Set down the whole listing verbatim.

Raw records
--- BEGIN ---

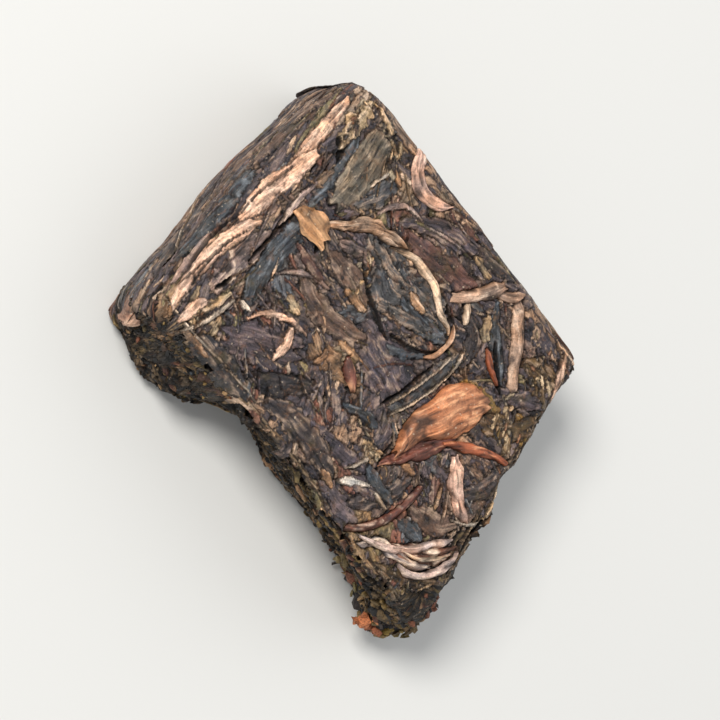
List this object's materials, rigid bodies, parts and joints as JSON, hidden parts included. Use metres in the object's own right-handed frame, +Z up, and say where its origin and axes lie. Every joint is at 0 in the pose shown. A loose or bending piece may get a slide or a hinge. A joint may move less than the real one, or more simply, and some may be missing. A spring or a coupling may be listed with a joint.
{
  "type": "broken piece of pressed pu-erh tea cake",
  "caption": "Flat corner piece of a pressed dark tea cake: moulded round rim and flank, whole pressed leaves on top, ragged layered breaks on the other sides.",
  "frame": {"origin": "middle of the bounding box in plan, on the plane that the piece rests on", "axes": "+Z up through the thickness; +Y from the moulded rim towards the opposite break, the longest side; +X from the moulded flank towards the other break"},
  "size_m": [0.0414, 0.0548, 0.016],
  "materials": {
    "pressed_leaf": "semi-matte dried leaf, dark slate brown with tan, orange and olive leaves"
  },
  "bodies": {
    "root": {"tea_piece": "pressed_leaf"}
  },
  "joints": []
}
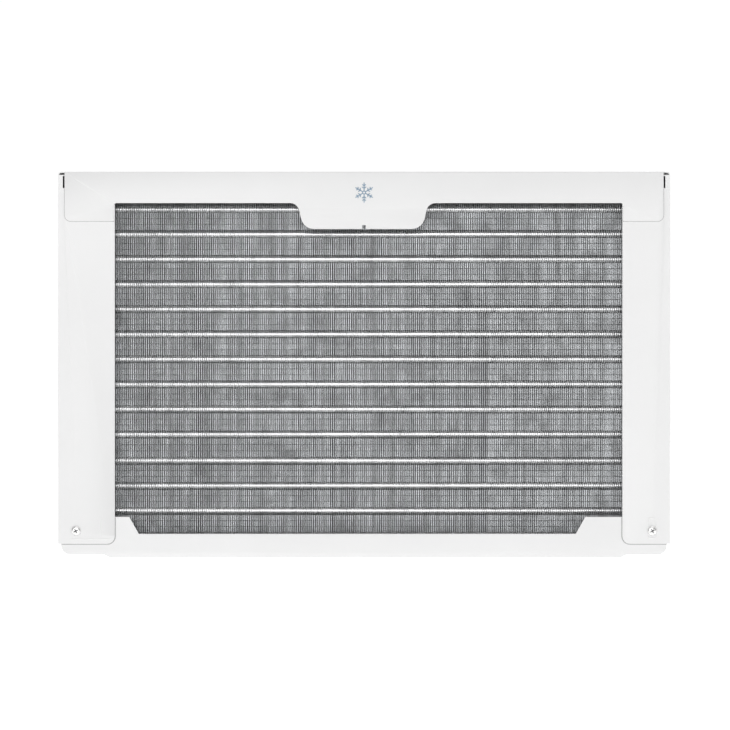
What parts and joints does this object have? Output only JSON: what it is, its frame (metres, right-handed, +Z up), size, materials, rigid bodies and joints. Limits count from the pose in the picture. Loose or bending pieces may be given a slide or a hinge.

--- END ---

» **Response**
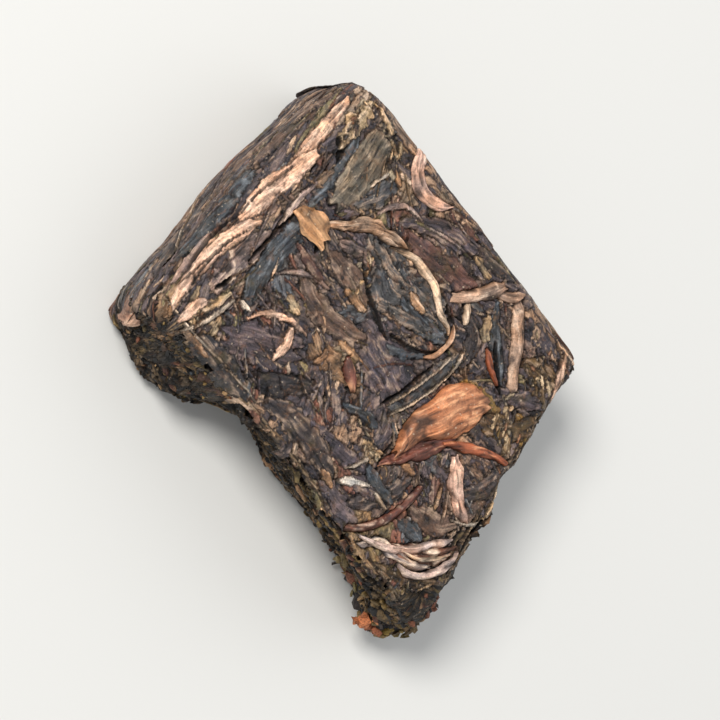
List this object's materials, rigid bodies, parts and joints as JSON, hidden parts included. Use metres in the object's own right-handed frame, +Z up, and say where its origin and axes lie. Every joint is at 0 in the pose shown. A loose or bending piece may get a slide or a hinge. A joint may move less than the real one, or more simply, and some may be missing. A spring or a coupling may be listed with a joint.
{
  "type": "broken piece of pressed pu-erh tea cake",
  "caption": "Flat corner piece of a pressed dark tea cake: moulded round rim and flank, whole pressed leaves on top, ragged layered breaks on the other sides.",
  "frame": {"origin": "middle of the bounding box in plan, on the plane that the piece rests on", "axes": "+Z up through the thickness; +Y from the moulded rim towards the opposite break, the longest side; +X from the moulded flank towards the other break"},
  "size_m": [0.0414, 0.0548, 0.016],
  "materials": {
    "pressed_leaf": "semi-matte dried leaf, dark slate brown with tan, orange and olive leaves"
  },
  "bodies": {
    "root": {"tea_piece": "pressed_leaf"}
  },
  "joints": []
}
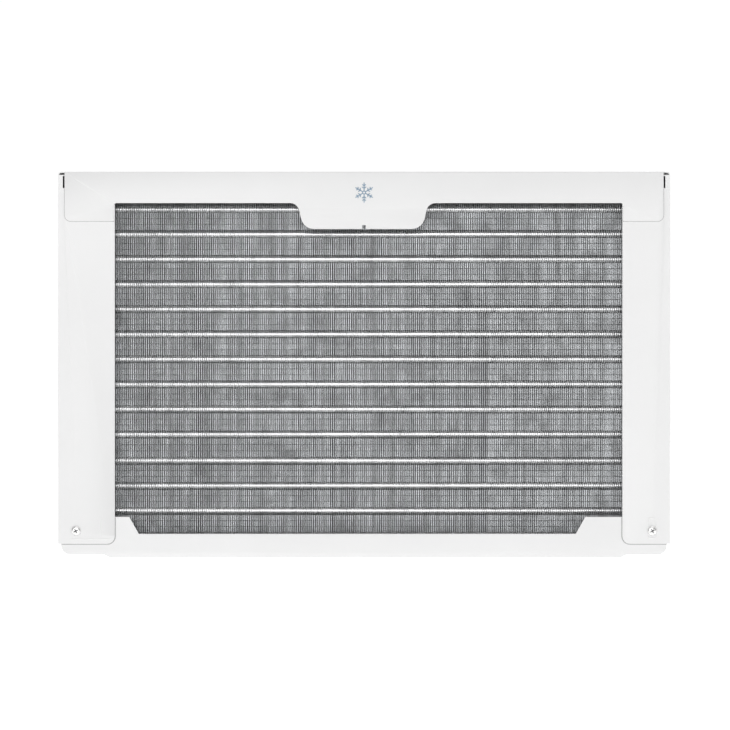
What parts and joints does this object have? Output only JSON: what it is, its frame (metres, right-handed, +Z up), size, materials, rigid bodies and joints. Limits count from the pose in the picture. Loose or bending pieces may be given a slide or a hinge.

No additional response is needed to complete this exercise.